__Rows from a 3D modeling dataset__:
## BEGIN
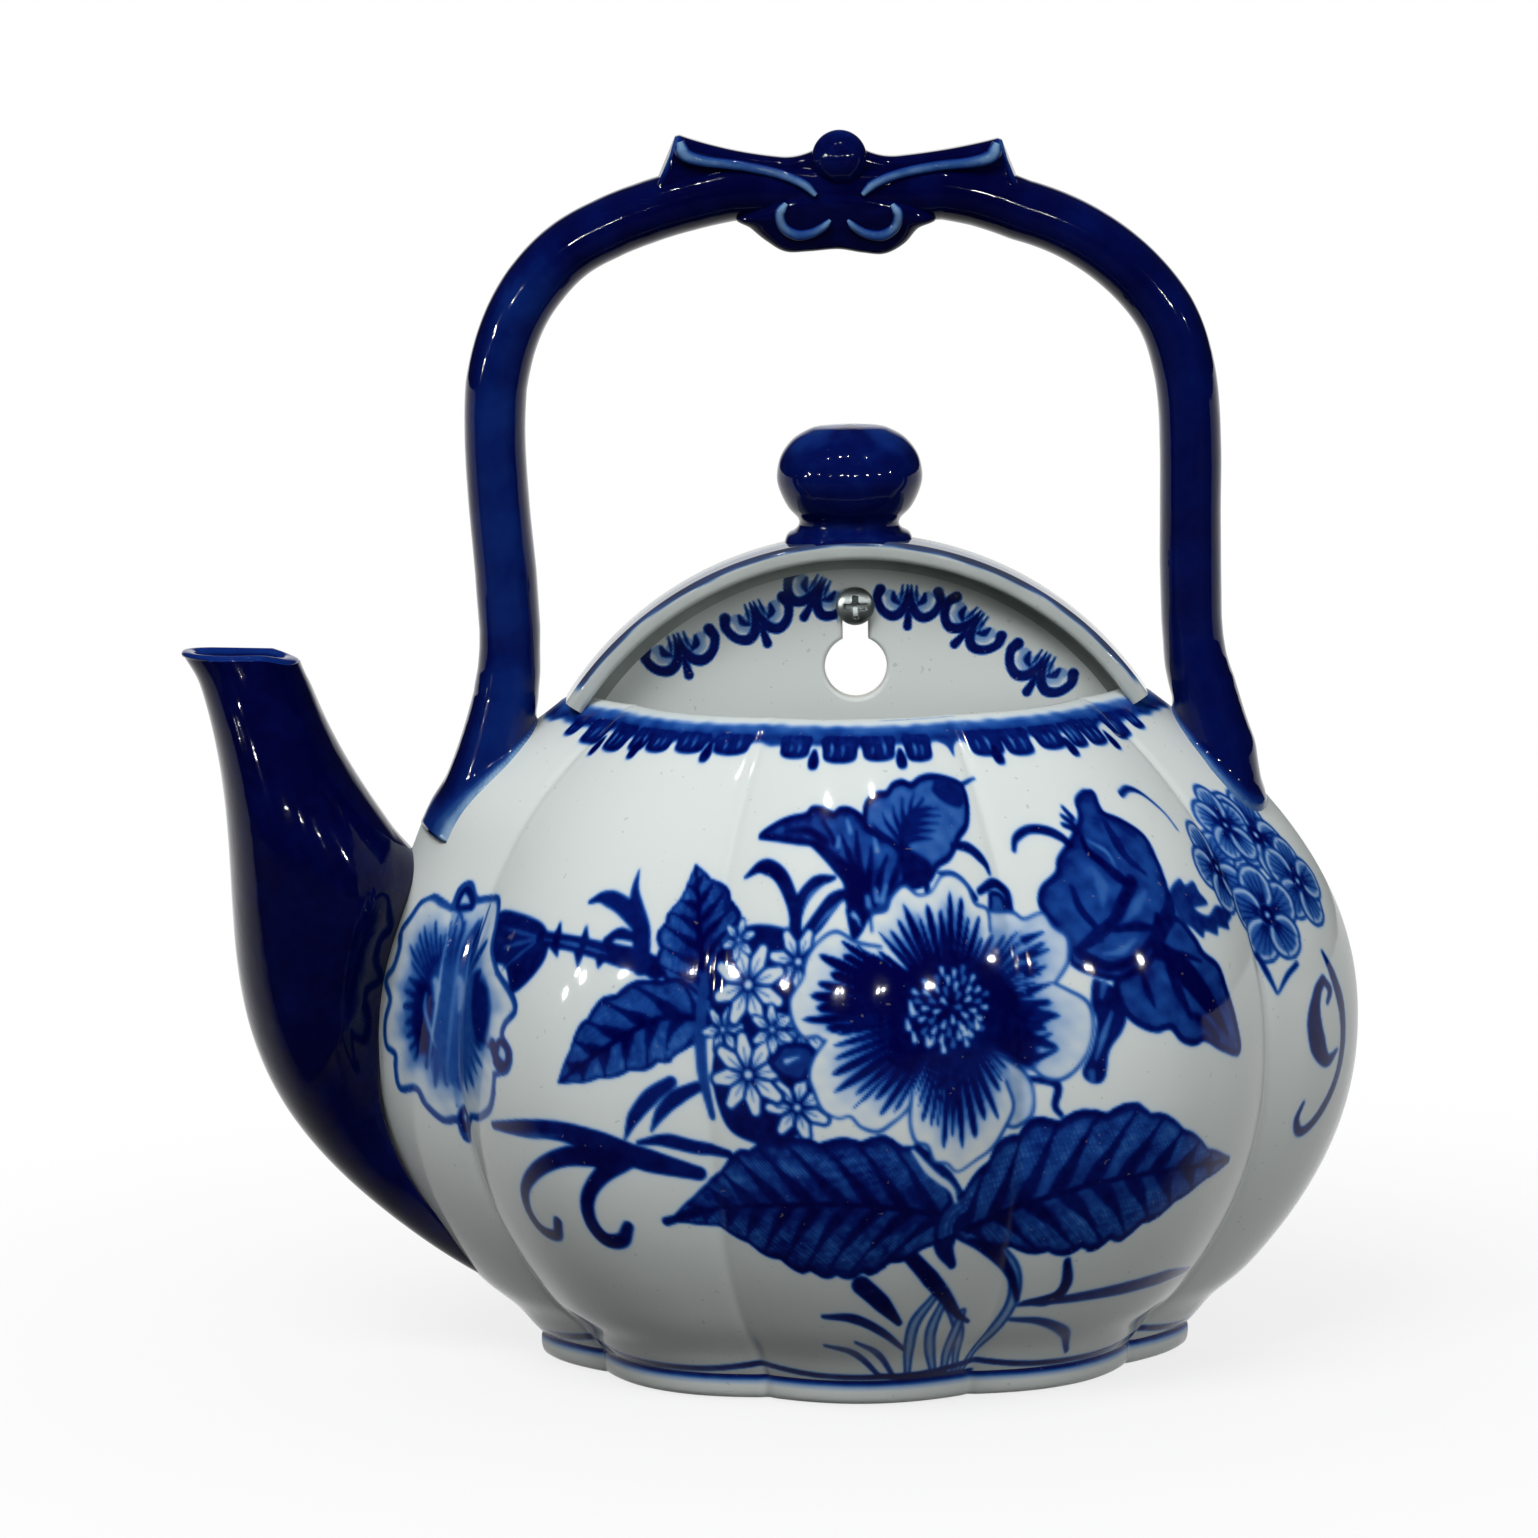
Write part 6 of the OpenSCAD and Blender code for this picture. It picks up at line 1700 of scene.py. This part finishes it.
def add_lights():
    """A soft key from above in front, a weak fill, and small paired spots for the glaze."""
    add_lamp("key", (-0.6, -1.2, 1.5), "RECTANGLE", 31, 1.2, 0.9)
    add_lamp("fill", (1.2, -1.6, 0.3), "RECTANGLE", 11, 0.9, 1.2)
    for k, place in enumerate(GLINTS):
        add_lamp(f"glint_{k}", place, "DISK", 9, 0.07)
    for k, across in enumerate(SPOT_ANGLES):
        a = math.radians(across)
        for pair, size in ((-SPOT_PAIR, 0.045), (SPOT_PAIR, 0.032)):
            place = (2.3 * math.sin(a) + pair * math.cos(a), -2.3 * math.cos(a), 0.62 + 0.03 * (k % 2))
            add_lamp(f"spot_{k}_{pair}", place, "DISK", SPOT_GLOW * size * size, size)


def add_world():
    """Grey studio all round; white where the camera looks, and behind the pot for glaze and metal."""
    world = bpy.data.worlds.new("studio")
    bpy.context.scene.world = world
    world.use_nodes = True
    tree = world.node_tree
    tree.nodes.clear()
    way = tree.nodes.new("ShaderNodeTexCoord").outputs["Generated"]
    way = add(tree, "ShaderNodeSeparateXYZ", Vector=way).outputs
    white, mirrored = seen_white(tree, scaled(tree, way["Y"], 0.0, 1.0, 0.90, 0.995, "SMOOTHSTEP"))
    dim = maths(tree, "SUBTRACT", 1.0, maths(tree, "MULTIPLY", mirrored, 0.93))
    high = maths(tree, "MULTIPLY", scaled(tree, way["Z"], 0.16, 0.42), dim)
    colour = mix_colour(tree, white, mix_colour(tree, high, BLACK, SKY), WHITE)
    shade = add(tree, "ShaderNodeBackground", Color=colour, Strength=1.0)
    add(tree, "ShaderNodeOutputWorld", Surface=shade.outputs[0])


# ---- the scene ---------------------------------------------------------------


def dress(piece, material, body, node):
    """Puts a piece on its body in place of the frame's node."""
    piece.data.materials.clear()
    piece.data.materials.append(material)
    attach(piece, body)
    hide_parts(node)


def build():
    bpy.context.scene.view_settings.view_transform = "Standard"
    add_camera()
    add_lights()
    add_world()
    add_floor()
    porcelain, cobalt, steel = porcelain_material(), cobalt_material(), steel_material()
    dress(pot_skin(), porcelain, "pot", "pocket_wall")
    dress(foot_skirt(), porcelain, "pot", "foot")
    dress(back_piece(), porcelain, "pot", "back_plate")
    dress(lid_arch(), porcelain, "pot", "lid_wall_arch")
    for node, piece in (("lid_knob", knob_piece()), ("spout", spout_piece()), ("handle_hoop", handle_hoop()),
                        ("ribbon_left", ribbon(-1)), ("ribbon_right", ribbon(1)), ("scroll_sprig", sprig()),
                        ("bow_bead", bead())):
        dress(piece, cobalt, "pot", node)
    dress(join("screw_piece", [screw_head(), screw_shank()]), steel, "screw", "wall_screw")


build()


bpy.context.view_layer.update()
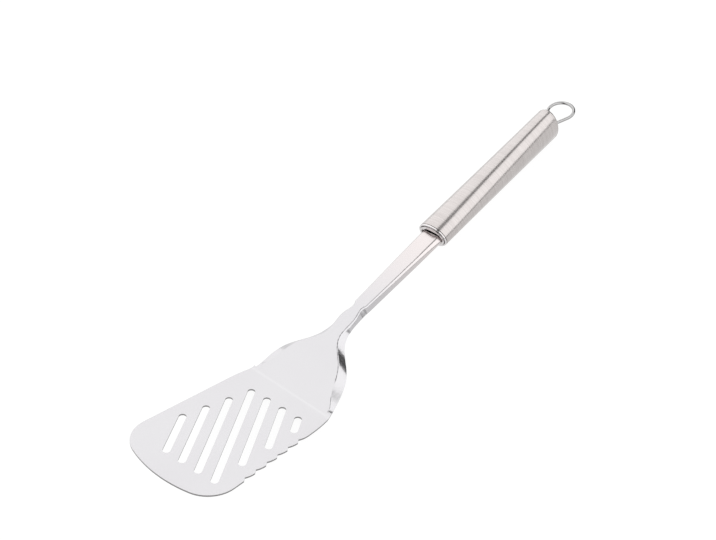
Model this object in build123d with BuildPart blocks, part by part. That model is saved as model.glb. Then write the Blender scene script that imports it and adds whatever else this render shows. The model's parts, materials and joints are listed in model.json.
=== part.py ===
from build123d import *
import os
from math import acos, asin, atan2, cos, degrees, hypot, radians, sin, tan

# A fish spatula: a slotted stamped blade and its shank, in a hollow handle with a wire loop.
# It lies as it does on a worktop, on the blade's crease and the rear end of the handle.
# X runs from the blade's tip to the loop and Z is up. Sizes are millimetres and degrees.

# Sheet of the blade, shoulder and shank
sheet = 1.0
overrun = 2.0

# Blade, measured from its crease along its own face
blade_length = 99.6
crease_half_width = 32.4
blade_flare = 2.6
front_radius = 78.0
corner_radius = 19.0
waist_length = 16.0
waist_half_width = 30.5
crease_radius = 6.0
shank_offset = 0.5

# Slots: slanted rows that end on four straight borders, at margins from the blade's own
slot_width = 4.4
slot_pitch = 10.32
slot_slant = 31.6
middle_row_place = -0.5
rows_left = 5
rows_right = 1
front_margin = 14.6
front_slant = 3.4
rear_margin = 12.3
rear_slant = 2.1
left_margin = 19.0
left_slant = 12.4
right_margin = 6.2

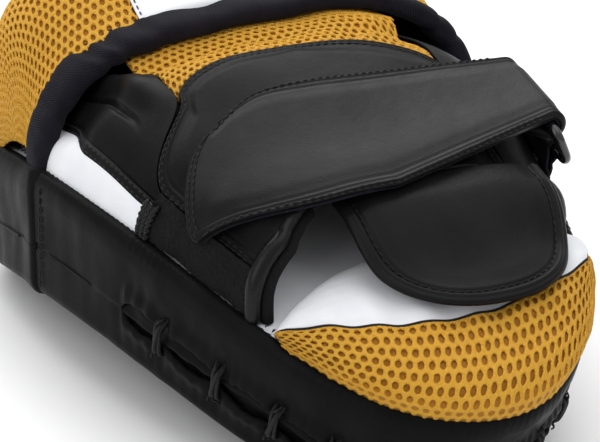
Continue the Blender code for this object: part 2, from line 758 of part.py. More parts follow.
## END
__Exercise directions__: Write the data out again in full and exactly.

__Written response__:
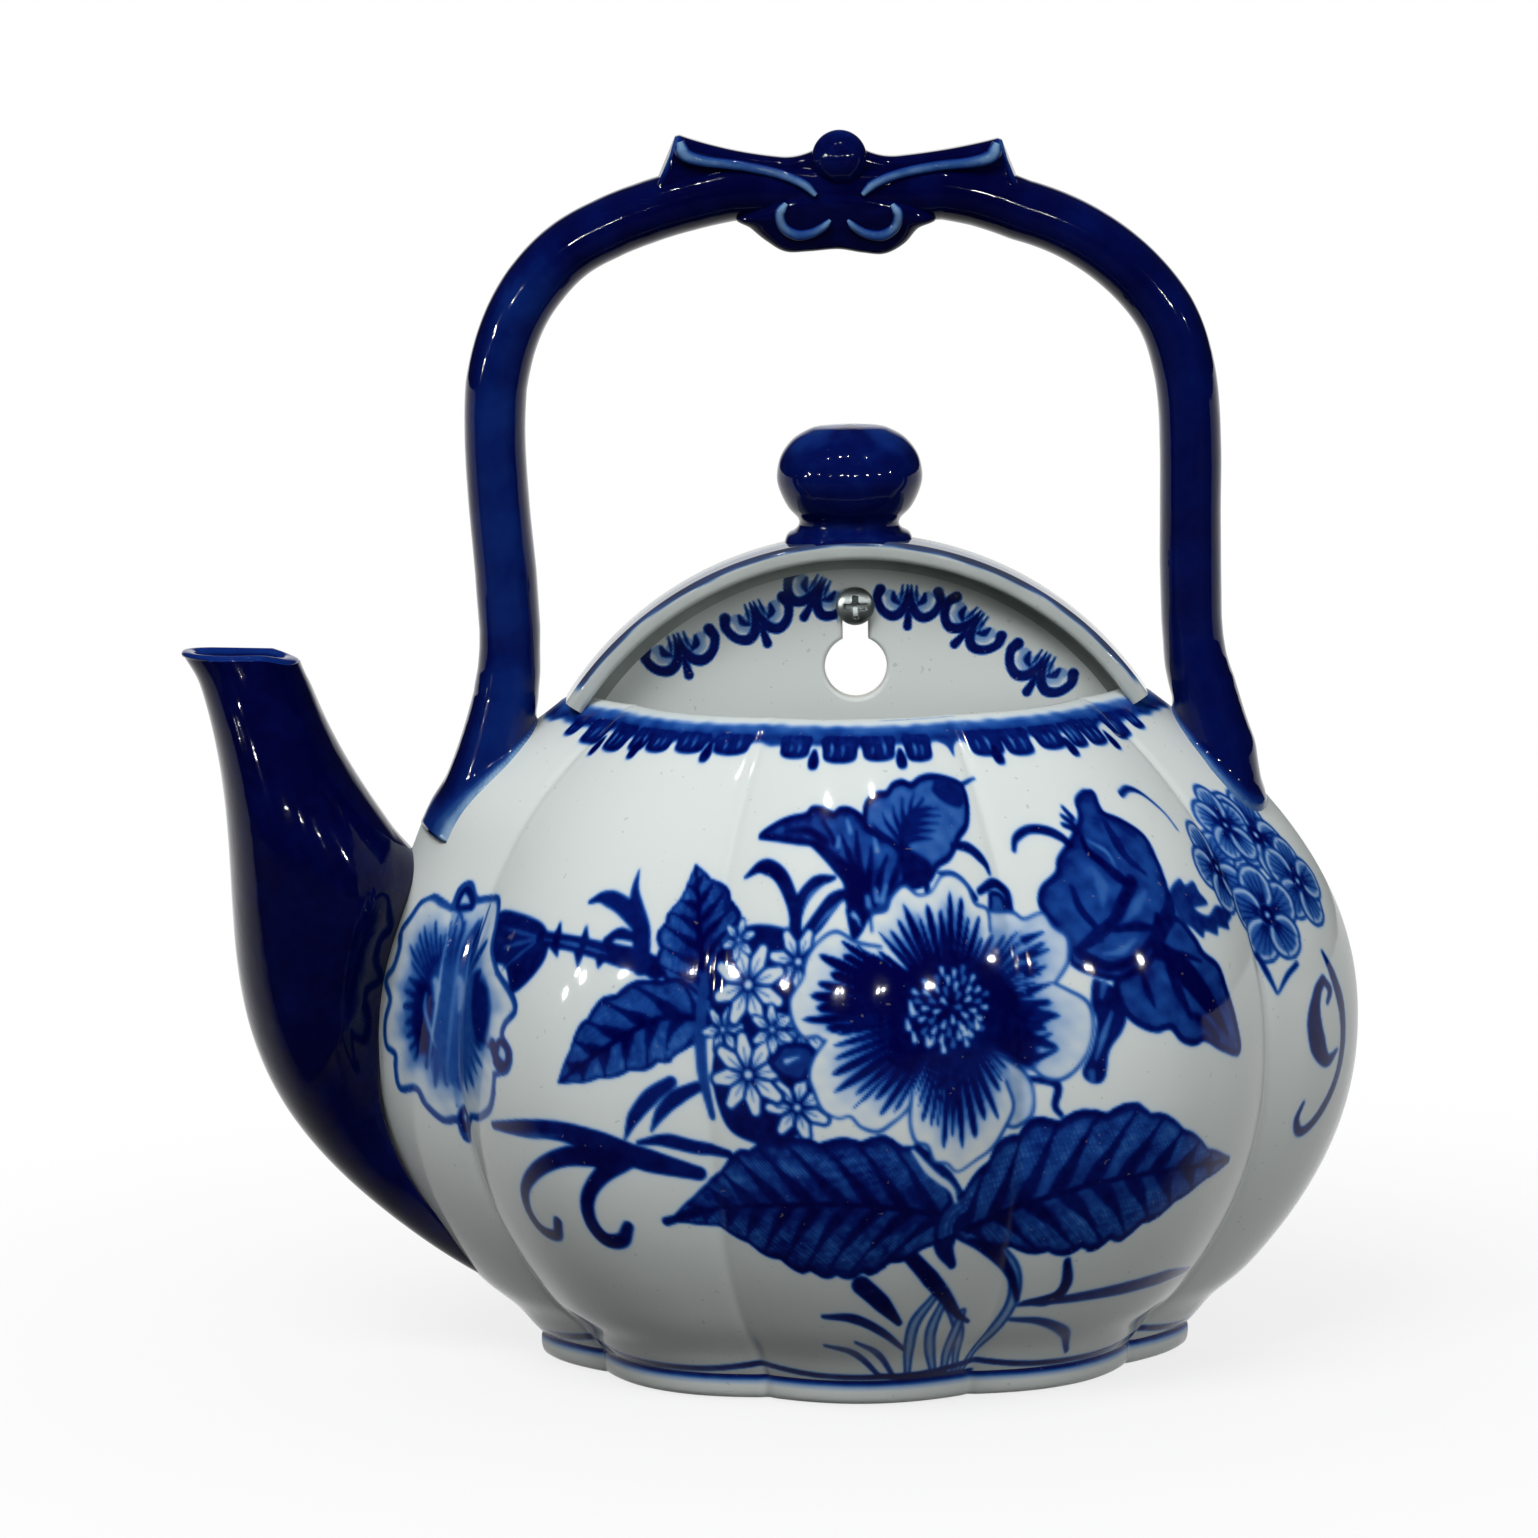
Write part 6 of the OpenSCAD and Blender code for this picture. It picks up at line 1700 of scene.py. This part finishes it.
def add_lights():
    """A soft key from above in front, a weak fill, and small paired spots for the glaze."""
    add_lamp("key", (-0.6, -1.2, 1.5), "RECTANGLE", 31, 1.2, 0.9)
    add_lamp("fill", (1.2, -1.6, 0.3), "RECTANGLE", 11, 0.9, 1.2)
    for k, place in enumerate(GLINTS):
        add_lamp(f"glint_{k}", place, "DISK", 9, 0.07)
    for k, across in enumerate(SPOT_ANGLES):
        a = math.radians(across)
        for pair, size in ((-SPOT_PAIR, 0.045), (SPOT_PAIR, 0.032)):
            place = (2.3 * math.sin(a) + pair * math.cos(a), -2.3 * math.cos(a), 0.62 + 0.03 * (k % 2))
            add_lamp(f"spot_{k}_{pair}", place, "DISK", SPOT_GLOW * size * size, size)


def add_world():
    """Grey studio all round; white where the camera looks, and behind the pot for glaze and metal."""
    world = bpy.data.worlds.new("studio")
    bpy.context.scene.world = world
    world.use_nodes = True
    tree = world.node_tree
    tree.nodes.clear()
    way = tree.nodes.new("ShaderNodeTexCoord").outputs["Generated"]
    way = add(tree, "ShaderNodeSeparateXYZ", Vector=way).outputs
    white, mirrored = seen_white(tree, scaled(tree, way["Y"], 0.0, 1.0, 0.90, 0.995, "SMOOTHSTEP"))
    dim = maths(tree, "SUBTRACT", 1.0, maths(tree, "MULTIPLY", mirrored, 0.93))
    high = maths(tree, "MULTIPLY", scaled(tree, way["Z"], 0.16, 0.42), dim)
    colour = mix_colour(tree, white, mix_colour(tree, high, BLACK, SKY), WHITE)
    shade = add(tree, "ShaderNodeBackground", Color=colour, Strength=1.0)
    add(tree, "ShaderNodeOutputWorld", Surface=shade.outputs[0])


# ---- the scene ---------------------------------------------------------------


def dress(piece, material, body, node):
    """Puts a piece on its body in place of the frame's node."""
    piece.data.materials.clear()
    piece.data.materials.append(material)
    attach(piece, body)
    hide_parts(node)


def build():
    bpy.context.scene.view_settings.view_transform = "Standard"
    add_camera()
    add_lights()
    add_world()
    add_floor()
    porcelain, cobalt, steel = porcelain_material(), cobalt_material(), steel_material()
    dress(pot_skin(), porcelain, "pot", "pocket_wall")
    dress(foot_skirt(), porcelain, "pot", "foot")
    dress(back_piece(), porcelain, "pot", "back_plate")
    dress(lid_arch(), porcelain, "pot", "lid_wall_arch")
    for node, piece in (("lid_knob", knob_piece()), ("spout", spout_piece()), ("handle_hoop", handle_hoop()),
                        ("ribbon_left", ribbon(-1)), ("ribbon_right", ribbon(1)), ("scroll_sprig", sprig()),
                        ("bow_bead", bead())):
        dress(piece, cobalt, "pot", node)
    dress(join("screw_piece", [screw_head(), screw_shank()]), steel, "screw", "wall_screw")


build()


bpy.context.view_layer.update()
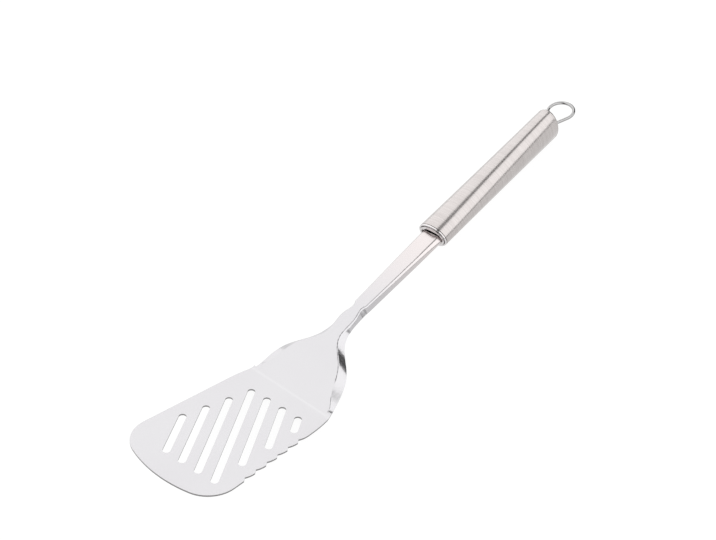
Model this object in build123d with BuildPart blocks, part by part. That model is saved as model.glb. Then write the Blender scene script that imports it and adds whatever else this render shows. The model's parts, materials and joints are listed in model.json.
=== part.py ===
from build123d import *
import os
from math import acos, asin, atan2, cos, degrees, hypot, radians, sin, tan

# A fish spatula: a slotted stamped blade and its shank, in a hollow handle with a wire loop.
# It lies as it does on a worktop, on the blade's crease and the rear end of the handle.
# X runs from the blade's tip to the loop and Z is up. Sizes are millimetres and degrees.

# Sheet of the blade, shoulder and shank
sheet = 1.0
overrun = 2.0

# Blade, measured from its crease along its own face
blade_length = 99.6
crease_half_width = 32.4
blade_flare = 2.6
front_radius = 78.0
corner_radius = 19.0
waist_length = 16.0
waist_half_width = 30.5
crease_radius = 6.0
shank_offset = 0.5

# Slots: slanted rows that end on four straight borders, at margins from the blade's own
slot_width = 4.4
slot_pitch = 10.32
slot_slant = 31.6
middle_row_place = -0.5
rows_left = 5
rows_right = 1
front_margin = 14.6
front_slant = 3.4
rear_margin = 12.3
rear_slant = 2.1
left_margin = 19.0
left_slant = 12.4
right_margin = 6.2

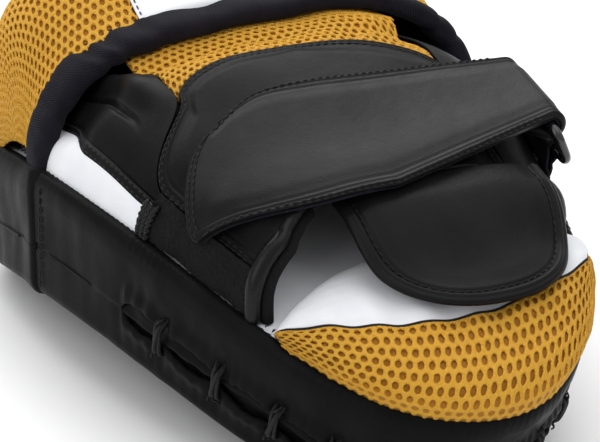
Continue the Blender code for this object: part 2, from line 758 of part.py. More parts follow.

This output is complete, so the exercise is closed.